While the use seems somewhat sloppy it needs access to the uidinfo which otherwise has its own ref count. You wouldn't have to parallelize the uidinfo ref if it is just held via the cred ref. We still need to make that accounting per-cpu. Something like a counter(9) with a not-completely-coherent limit.

In D15233#321179, @jeff wrote:
In D15233#321171, @mjg wrote:

The way to go is with per-cpu based reference counting which reverts back to single-word atomics as needed. This paired with a separate count of "legitimate" refs would take care of the problem altogether without duplicating everything.

I agree that would be better although we need to look at how this would be implemented and see if we have a reasonable solution. I assume it would likely need to be some variant of counter(9). Presumably when the per-cpu var transitioned from 0 to 1 you would grab an atomic on the global? And then release on 1->0?

It would be an invariant that the pcpu ref is > 1 in 'normal' circumstances. After say someone does setuid or whatever else getting signifying the creds are going to die at some point you decrement the "legitimate" ref and per-cpu refs by 1. If legit refs are 0, the counter transitions to atomics. This can be hacked further.

This can be used to take care of other things, like jails or resources limits.

It is quite unclear if the vm code has any good reason to deal with creds to begin with.
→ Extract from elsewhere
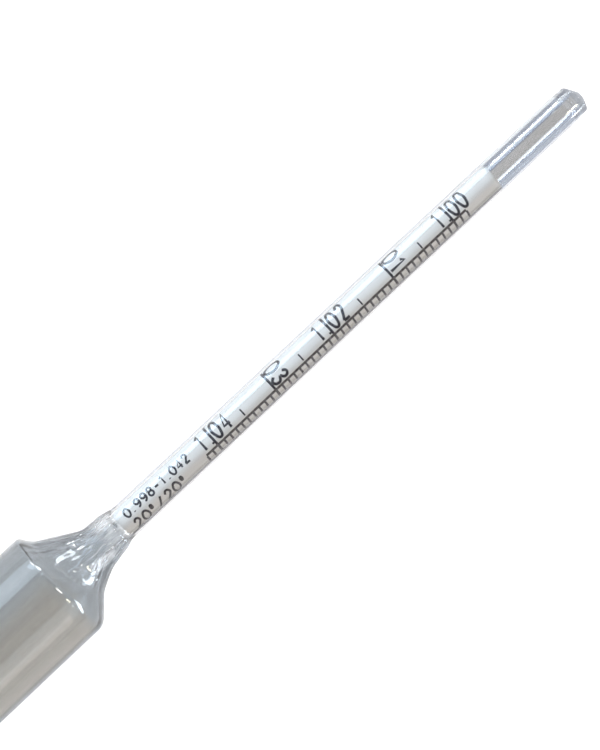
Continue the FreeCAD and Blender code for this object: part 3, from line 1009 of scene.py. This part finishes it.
def add_lamp(name, place, size, power, tint, lights=True):
    """A rectangular soft box that faces the stem's foot, its first size along the stem.

    One that doesn't light shows only as a reflection in the glass and the steel.
    """
    data = bpy.data.lights.new(name, "AREA")
    data.shape = "RECTANGLE"
    data.size, data.size_y = size
    data.energy = power
    data.color = tint
    lamp = bpy.data.objects.new(name, data)
    back = (Vector(place) - AXIS).normalized()
    along = Vector((1, 0, 0))
    up = back.cross(along).normalized()
    along = up.cross(back).normalized()
    turned = Matrix((along, up, back)).transposed().to_4x4()
    lamp.matrix_world = Matrix.Translation(place) @ turned
    lamp.visible_diffuse = lights
    bpy.context.scene.collection.objects.link(lamp)


def seen_directly(finish):
    """1 for rays from the camera, and for what glass and metal show."""
    camera = finish.add("LightPath", output="Is Camera Ray")
    glossy = finish.add("LightPath", output="Is Glossy Ray")
    through = finish.add("LightPath", output="Is Transmission Ray")
    return camera | glossy | through


def make_floor():
    """A plain floor that looks white, with a stronger glow where the lamps don't reach."""
    half_width = 1.5
    bm = bmesh.new()
    bmesh.ops.create_grid(bm, x_segments=1, y_segments=1, size=half_width)
    mesh = bpy.data.meshes.new("studio_floor")
    bm.to_mesh(mesh)
    bm.free()
    floor = bpy.data.objects.new("studio_floor", mesh)
    bpy.context.scene.collection.objects.link(floor)
    finish = new_material("studio_floor")
    matt = finish.add("BsdfDiffuse", inputs={"Color": opaque(colours().floor)})
    distance = finish.add("VectorMath", {"operation": "LENGTH"}, {0: finish.place()}, output="Value")
    far_off = finish.ramp(distance, 0.3, 1.2)
    share = seen_directly(finish) * (0.48 + far_off * 0.20)
    glow = finish.add("Emission", inputs={"Color": finish.mix(share, (0, 0, 0), (1, 1, 1))})
    mesh.materials.append(finish.surface(finish.add("AddShader", inputs={0: matt, 1: glow})))


def make_world():
    """Soft warm light from all round, seen as a white backdrop that greys towards the zenith."""
    world = bpy.data.worlds.new("studio")
    bpy.context.scene.world = world
    finish = Finish(world)
    direction = finish.add("TexCoord", output="Generated")
    height = finish.add("SeparateXYZ", inputs={0: direction}, output="Z")
    mirrored = finish.add("LightPath", output="Is Glossy Ray")
    overhead = finish.ramp(height, 0.3, 0.8) * mirrored
    backdrop = finish.mix(overhead, (1.0, 1.0, 1.0), colours().zenith)
    light = finish.mix(seen_directly(finish), colours().room, backdrop)
    finish.add("OutputWorld", inputs={"Surface": finish.add("Background", inputs={"Color": light})})


def make_lamps():
    """A cool soft box beyond the stem, a dim warm one on the near side, and bright reflections."""
    daylight = (0.86, 0.94, 1.0)
    spark = (1.0, 0.98, 0.94)
    lamps = (
        ("cool_soft_box", (0.0, 0.52, 0.33), (0.9, 0.40), 3.4, (0.72, 0.87, 1.0)),
        ("top_fill", (-0.1, 0.12, 0.62), (0.8, 0.5), 0.7, (0.85, 0.93, 1.0)),
        ("warm_fill", (0.0, -0.45, 0.42), (0.7, 0.22), 0.2, (1.0, 0.82, 0.66)),
    )
    reflections = (
        ("stem_strip", (0.08, 0.52, 0.33), (0.28, 0.12), 0.5, (0.6, 0.8, 1.0)),
        ("tip_strip", (0.26, 0.60, 0.13), (0.20, 0.04), 0.2, (0.9, 0.97, 1.0)),
        ("near_strip", (0.275, -0.466, 0.378), (0.07, 0.05), 0.12, (0.95, 0.98, 1.0)),
        ("warm_strip", (-0.30, -0.57, 0.245), (0.5, 0.2), 0.5, (1.0, 0.95, 0.88)),
        ("far_window", (0.48, 0.43, 0.26), (0.24, 0.20), 3.0, daylight),
        ("corner_window", (0.38, -0.58, 0.075), (0.12, 0.09), 0.9, daylight),
        ("side_window", (0.47, -0.42, 0.08), (0.3, 0.18), 3.4, daylight),
        ("gold_spark", (0.35, -0.38, 0.48), (0.06, 0.12), 0.8, (1.0, 0.95, 0.72)),
        ("spark_0", (0.293, 0.58, 0.256), (0.08, 0.08), 0.7, spark),
        ("spark_1", (0.49, -0.10, 0.49), (0.08, 0.08), 0.7, spark),
        ("spark_2", (0.586, 0.351, 0.151), (0.08, 0.08), 0.7, spark),
    )
    for lamp in lamps:
        add_lamp(*lamp)
    for reflection in reflections:
        add_lamp(*reflection, lights=False)


class LACTOMETER_OT_glass(bpy.types.Operator):
    """Blow the glass body with its sealed hollow"""

    bl_idname = "lactometer.glass"
    bl_label = "Glass Body"

    def execute(self, context):
        make_glass()
        return {"FINISHED"}


class LACTOMETER_OT_paper(bpy.types.Operator):
    """Roll the scale paper inside the stem"""

    bl_idname = "lactometer.paper"
    bl_label = "Scale Paper"

    def execute(self, context):
        make_paper()
        return {"FINISHED"}


class LACTOMETER_OT_print(bpy.types.Operator):
    """Print the divisions and numbers on the paper"""

    bl_idname = "lactometer.scale_print"
    bl_label = "Printed Scale"

    def execute(self, context):
        make_print()
        return {"FINISHED"}


class LACTOMETER_OT_shot(bpy.types.Operator):
    """Fill the bulb's end with steel shot"""

    bl_idname = "lactometer.shot"
    bl_label = "Steel Shot"

    def execute(self, context):
        make_shot()
        return {"FINISHED"}


class LACTOMETER_OT_wax(bpy.types.Operator):
    """Finish the wax that holds the shot"""

    bl_idname = "lactometer.wax"
    bl_label = "Wax Plug"

    def execute(self, context):
        dress_wax()
        return {"FINISHED"}


class LACTOMETER_OT_stage(bpy.types.Operator):
    """Set up the floor, the light and the camera"""

    bl_idname = "lactometer.stage"
    bl_label = "Studio Stage"

    def execute(self, context):
        make_floor()
        make_world()
        make_lamps()
        make_camera()
        context.scene.view_settings.view_transform = "Standard"
        return {"FINISHED"}


OPERATORS = (
    LACTOMETER_OT_glass,
    LACTOMETER_OT_paper,
    LACTOMETER_OT_print,
    LACTOMETER_OT_shot,
    LACTOMETER_OT_wax,
    LACTOMETER_OT_stage,
)


class VIEW3D_PT_lactometer(bpy.types.Panel):
    """Builds each piece of the lactometer and shows its sizes and colours"""

    bl_label = "Lactometer"
    bl_idname = "VIEW3D_PT_lactometer"
    bl_space_type = "VIEW_3D"
    bl_region_type = "UI"
    bl_category = "Lactometer"

    def draw(self, context):
        for operator in OPERATORS:
            self.layout.operator(operator.bl_idname)
        for group in (context.scene.lactometer_sizes, context.scene.lactometer_colours):
            box = self.layout.box()
            for name in group.__annotations__:
                box.prop(group, name)


CLASSES = (LactometerSizes, LactometerColours, *OPERATORS, VIEW3D_PT_lactometer)


def register():
    for cls in CLASSES:
        bpy.utils.register_class(cls)
    bpy.types.Scene.lactometer_sizes = PointerProperty(type=LactometerSizes)
    bpy.types.Scene.lactometer_colours = PointerProperty(type=LactometerColours)


def unregister():
    del bpy.types.Scene.lactometer_colours
    del bpy.types.Scene.lactometer_sizes
    for cls in reversed(CLASSES):
        bpy.utils.unregister_class(cls)


def main():
    """Registers the add-on and builds every piece in order."""
    register()
    bpy.ops.lactometer.glass()
    bpy.ops.lactometer.paper()
    bpy.ops.lactometer.scale_print()
    bpy.ops.lactometer.shot()
    bpy.ops.lactometer.wax()
    bpy.ops.lactometer.stage()


if __name__ == "__main__":
    main()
While the use seems somewhat sloppy it needs access to the uidinfo which otherwise has its own ref count. You wouldn't have to parallelize the uidinfo ref if it is just held via the cred ref. We still need to make that accounting per-cpu. Something like a counter(9) with a not-completely-coherent limit.
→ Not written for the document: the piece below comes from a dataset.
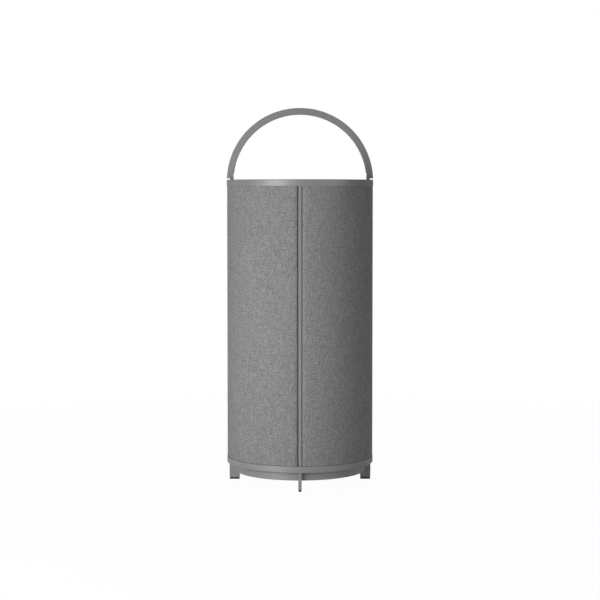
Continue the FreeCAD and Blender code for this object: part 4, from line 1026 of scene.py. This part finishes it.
def cover_sheet():
    """One quarter's cover before its thickness: an arc with both ends eased in and turned into the slots."""
    deselect()
    bpy.ops.mesh.primitive_circle_add(vertices=240, radius=FABRIC_OUTER, location=(0, 0, PANEL_LOW))
    item = bpy.context.object
    bpy.ops.object.transform_apply(location=True)
    edit(item)
    start = PANEL_EDGE + EASE_WIDTH
    for normal in ((1, 0, 0), (0, 1, 0)):
        bpy.ops.mesh.select_all(action="SELECT")
        corner = (start, start, PANEL_LOW)
        bpy.ops.mesh.bisect(plane_co=corner, plane_no=normal, clear_inner=True, threshold=WELD_REACH)
    for axis in (0, 1):
        pick(item, "vertices", lambda co: near(co[axis], start))
        for across, inwards in ease_moves():
            offset = (-across, -inwards, 0) if axis == 0 else (-inwards, -across, 0)
            bpy.ops.mesh.extrude_vertices_move(TRANSFORM_OT_translate=move(offset))
    bpy.ops.object.mode_set(mode="OBJECT")
    lengths, width = section_lengths(item)
    edit(item)
    bpy.ops.mesh.select_all(action="SELECT")
    tall = PANEL_HIGH - PANEL_LOW
    bpy.ops.mesh.extrude_region_move(TRANSFORM_OT_translate=move((0, 0, tall)))
    pick(item, "edges", lambda a, b: abs(a.z - b.z) > tall / 2)
    bpy.ops.mesh.subdivide(number_cuts=23)
    weld_shell()
    bpy.ops.object.mode_set(mode="OBJECT")
    return item, lengths, width


def map_cloth(item, lengths, shift):
    """The cloth's own map in metres: along the section, and up."""
    mesh = item.data
    for unused in list(mesh.uv_layers):
        mesh.uv_layers.remove(unused)
    layer = mesh.uv_layers.new(name="cloth")
    for loop in mesh.loops:
        co = mesh.vertices[loop.vertex_index].co
        layer.data[loop.index].uv = (lengths[flat_place(co)] + shift, co.z)


def face_from_axis(item):
    """Turn the sheet's faces away from the axis."""
    mesh = item.data
    outward = sum(face.normal.x * face.center.x + face.normal.y * face.center.y for face in mesh.polygons)
    if outward < 0:
        mesh.flip_normals()


def make_covers():
    """Four stretched covers, alike in shape and each on its own stretch of the weave."""
    first, lengths, width = cover_sheet()
    face_from_axis(first)
    for quarter, (side, cover) in enumerate(zip(QUARTER_NAMES, four_round(first))):
        map_cloth(cover, lengths, quarter * MAP_SHIFT)
        thick = cover.modifiers.new("thickness", "SOLIDIFY")
        thick.thickness = FABRIC_THICKNESS
        thick.offset = -1
        soften(cover, FABRIC_SOFT)
        finish_piece(cover, f"{side}_cover", "melange_fabric", stands_for=[f"{side}_fabric"])


# Put it together

finishes = make_finishes()
dress_frame(finishes)
add_camera()
add_world()
add_floor()
for softbox in SOFTBOXES:
    add_softbox(*softbox)

make_ring("top_ring", RING_LOW.z, RING_HIGH.z, TOP_RING_ROUND, CRISP_ROUND)
make_ring("base_ring", BASE_LOW.z, BASE_HIGH.z, CRISP_ROUND, BASE_RING_ROUND)
make_plinth()
make_blades()
make_pads()
make_slot_seals()
make_handle()
make_lugs()
make_buttons()
make_screws()
make_charging_pin()
make_covers()

scene = bpy.context.scene
scene.view_settings.view_transform = "Standard"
I mean is there any good reason to do this per-uid swap accounting to begin with? By default overcommit flags are 0, which in particular means the limit is not enforced whatsoever. I think it would be acceptable for the time being to flip overcommit to be a boot-time tunable and only play around with accounting if it got enabled.

The general point here is that in the normal case this is just a pessimization and fixing it requires quite some care, all while more pressing issues are here and 12.0 releng process is behind the corner.

In D15233#321371, @mjg wrote:

I mean is there any good reason to do this per-uid swap accounting to begin with? By default overcommit flags are 0, which in particular means the limit is not enforced whatsoever. I think it would be acceptable for the time being to flip overcommit to be a boot-time tunable and only play around with accounting if it got enabled.

The general point here is that in the normal case this is just a pessimization and fixing it requires quite some care, all while more pressing issues are here and 12.0 releng process is behind the corner.

It is not uncommon to disable overcommit via rc.local or sysctl.conf on many server workloads. If you search the web you can find this recommendation all over. OOM killer is not acceptable in many environments. The right thing to do is fix the accounting by building better primitives. If it doesn't make it into 12 it's not the end of the world.

I meant per-uid accounting specifically. I have no issue with counting swap usage in general, which also happens to not induce the problem.

How about this hack: *don't* crfree creds stored in vm_map_entry objs, leave it to the obj destructor. When allocating, compare curthread->td_ucred with already referenced ucred. Most of the time it should be the same in which case there is nothing to do. Otherwise unref the found ones and ref the new ones. While clearly should "fix" the microbenchmark, it should also provide a net win for something like buildworld/builkernel and most likely pkg building (which does uses different creds per jail). Hit ratio can be easily measured with little dtrace, should be solid. Hard to say about a "real" multi-user system. I think it can be tested out without actaully changing anything - just leave the pointer in and use dtrace to see if the freshly allocated entry has a matching cred pointer.

This happens to postpone the need for anything fancy and should be faster single threaded even compared to per-cpu refs.

As for managing the swap count itself, there are general ideas how to approach this kind of thing and I think it's a separate flamewar. In particular it is possible to be per-cpu friendly while not being sloppy about reaching limits whatsoever.